* What is asked
Take the material and output all of it exactly.

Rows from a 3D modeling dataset
◇ ◇ ◇
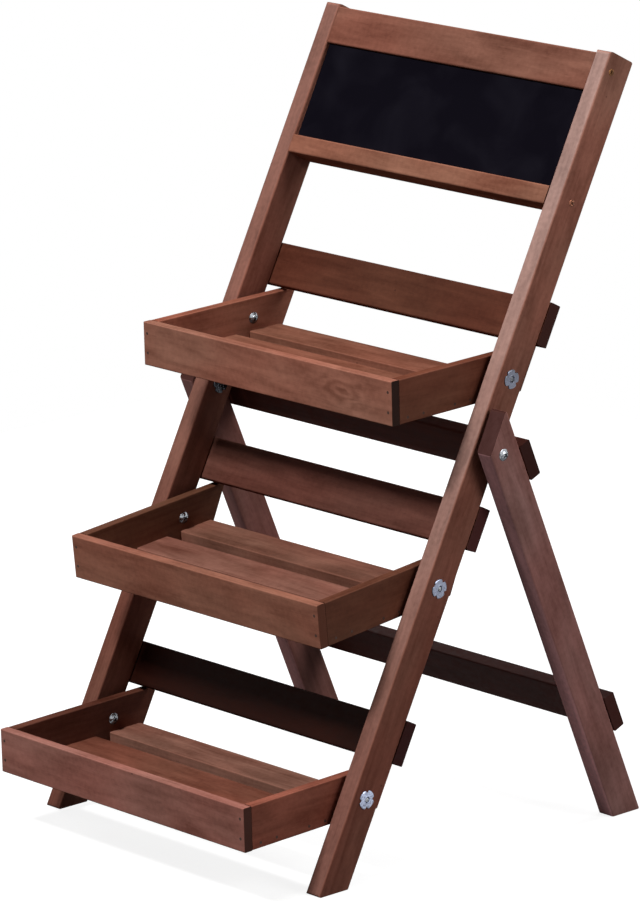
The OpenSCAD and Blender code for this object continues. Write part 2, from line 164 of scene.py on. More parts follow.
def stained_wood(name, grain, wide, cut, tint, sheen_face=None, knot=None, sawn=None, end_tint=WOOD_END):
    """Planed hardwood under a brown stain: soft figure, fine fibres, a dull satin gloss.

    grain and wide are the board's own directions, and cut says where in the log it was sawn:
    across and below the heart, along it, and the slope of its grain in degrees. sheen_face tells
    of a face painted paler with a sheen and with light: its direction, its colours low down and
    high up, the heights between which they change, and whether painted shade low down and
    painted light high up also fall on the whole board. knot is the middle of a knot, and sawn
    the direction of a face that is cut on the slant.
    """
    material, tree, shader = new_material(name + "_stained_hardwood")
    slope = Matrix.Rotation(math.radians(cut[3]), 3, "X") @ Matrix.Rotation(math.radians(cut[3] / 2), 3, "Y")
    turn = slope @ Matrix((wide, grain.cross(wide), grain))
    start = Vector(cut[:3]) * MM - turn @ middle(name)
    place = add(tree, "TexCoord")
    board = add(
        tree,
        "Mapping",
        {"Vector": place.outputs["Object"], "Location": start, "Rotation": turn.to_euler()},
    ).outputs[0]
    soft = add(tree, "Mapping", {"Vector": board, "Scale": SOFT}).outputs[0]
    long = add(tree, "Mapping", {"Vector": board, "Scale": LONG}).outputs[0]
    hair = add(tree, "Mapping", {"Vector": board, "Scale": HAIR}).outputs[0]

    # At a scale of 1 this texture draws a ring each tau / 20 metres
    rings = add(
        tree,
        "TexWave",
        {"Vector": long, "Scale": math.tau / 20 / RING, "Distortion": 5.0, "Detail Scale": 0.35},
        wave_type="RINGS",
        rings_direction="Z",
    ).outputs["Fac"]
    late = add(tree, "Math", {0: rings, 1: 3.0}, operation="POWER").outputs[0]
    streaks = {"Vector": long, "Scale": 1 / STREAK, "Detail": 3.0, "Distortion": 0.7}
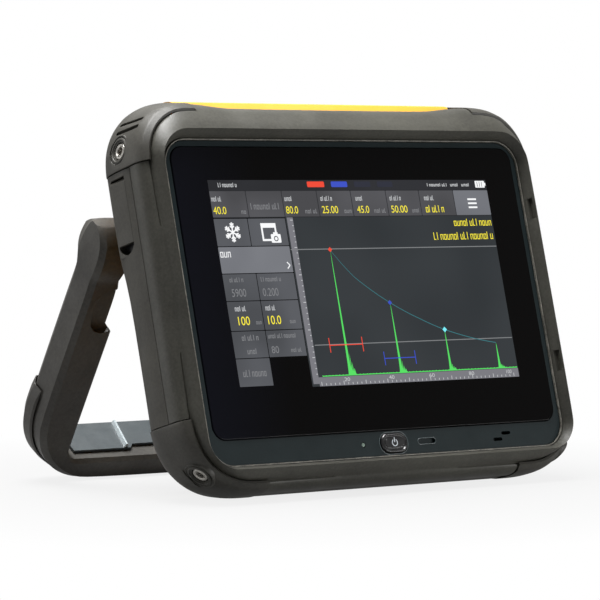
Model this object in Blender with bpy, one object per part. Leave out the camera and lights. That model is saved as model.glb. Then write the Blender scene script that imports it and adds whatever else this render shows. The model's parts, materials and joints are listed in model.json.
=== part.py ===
◇ ◇ ◇
* Written answer
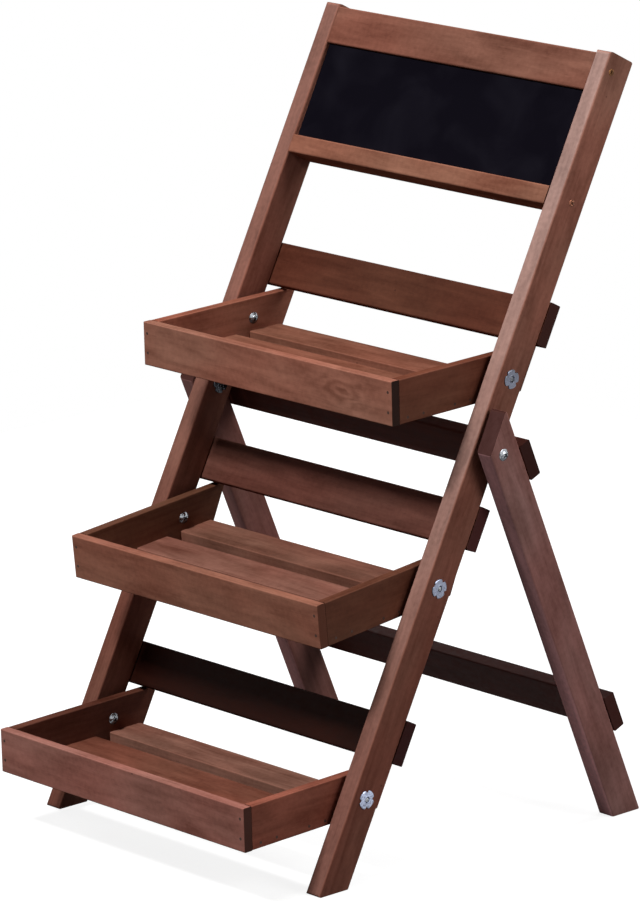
The OpenSCAD and Blender code for this object continues. Write part 2, from line 164 of scene.py on. More parts follow.
def stained_wood(name, grain, wide, cut, tint, sheen_face=None, knot=None, sawn=None, end_tint=WOOD_END):
    """Planed hardwood under a brown stain: soft figure, fine fibres, a dull satin gloss.

    grain and wide are the board's own directions, and cut says where in the log it was sawn:
    across and below the heart, along it, and the slope of its grain in degrees. sheen_face tells
    of a face painted paler with a sheen and with light: its direction, its colours low down and
    high up, the heights between which they change, and whether painted shade low down and
    painted light high up also fall on the whole board. knot is the middle of a knot, and sawn
    the direction of a face that is cut on the slant.
    """
    material, tree, shader = new_material(name + "_stained_hardwood")
    slope = Matrix.Rotation(math.radians(cut[3]), 3, "X") @ Matrix.Rotation(math.radians(cut[3] / 2), 3, "Y")
    turn = slope @ Matrix((wide, grain.cross(wide), grain))
    start = Vector(cut[:3]) * MM - turn @ middle(name)
    place = add(tree, "TexCoord")
    board = add(
        tree,
        "Mapping",
        {"Vector": place.outputs["Object"], "Location": start, "Rotation": turn.to_euler()},
    ).outputs[0]
    soft = add(tree, "Mapping", {"Vector": board, "Scale": SOFT}).outputs[0]
    long = add(tree, "Mapping", {"Vector": board, "Scale": LONG}).outputs[0]
    hair = add(tree, "Mapping", {"Vector": board, "Scale": HAIR}).outputs[0]

    # At a scale of 1 this texture draws a ring each tau / 20 metres
    rings = add(
        tree,
        "TexWave",
        {"Vector": long, "Scale": math.tau / 20 / RING, "Distortion": 5.0, "Detail Scale": 0.35},
        wave_type="RINGS",
        rings_direction="Z",
    ).outputs["Fac"]
    late = add(tree, "Math", {0: rings, 1: 3.0}, operation="POWER").outputs[0]
    streaks = {"Vector": long, "Scale": 1 / STREAK, "Detail": 3.0, "Distortion": 0.7}
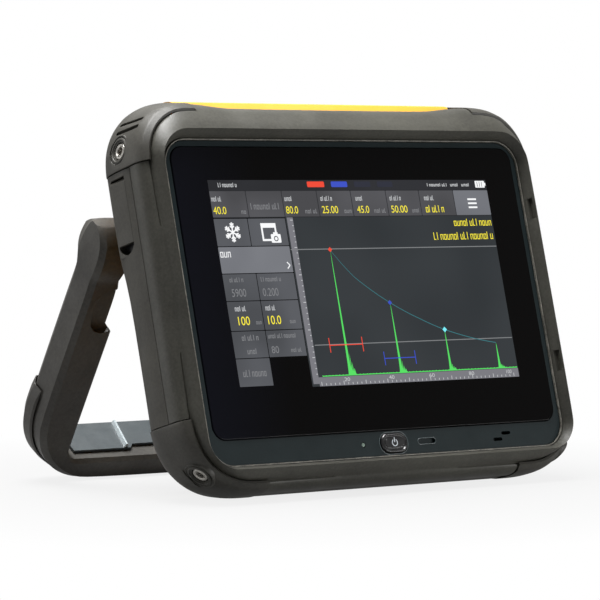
Model this object in Blender with bpy, one object per part. Leave out the camera and lights. That model is saved as model.glb. Then write the Blender scene script that imports it and adds whatever else this render shows. The model's parts, materials and joints are listed in model.json.
=== part.py ===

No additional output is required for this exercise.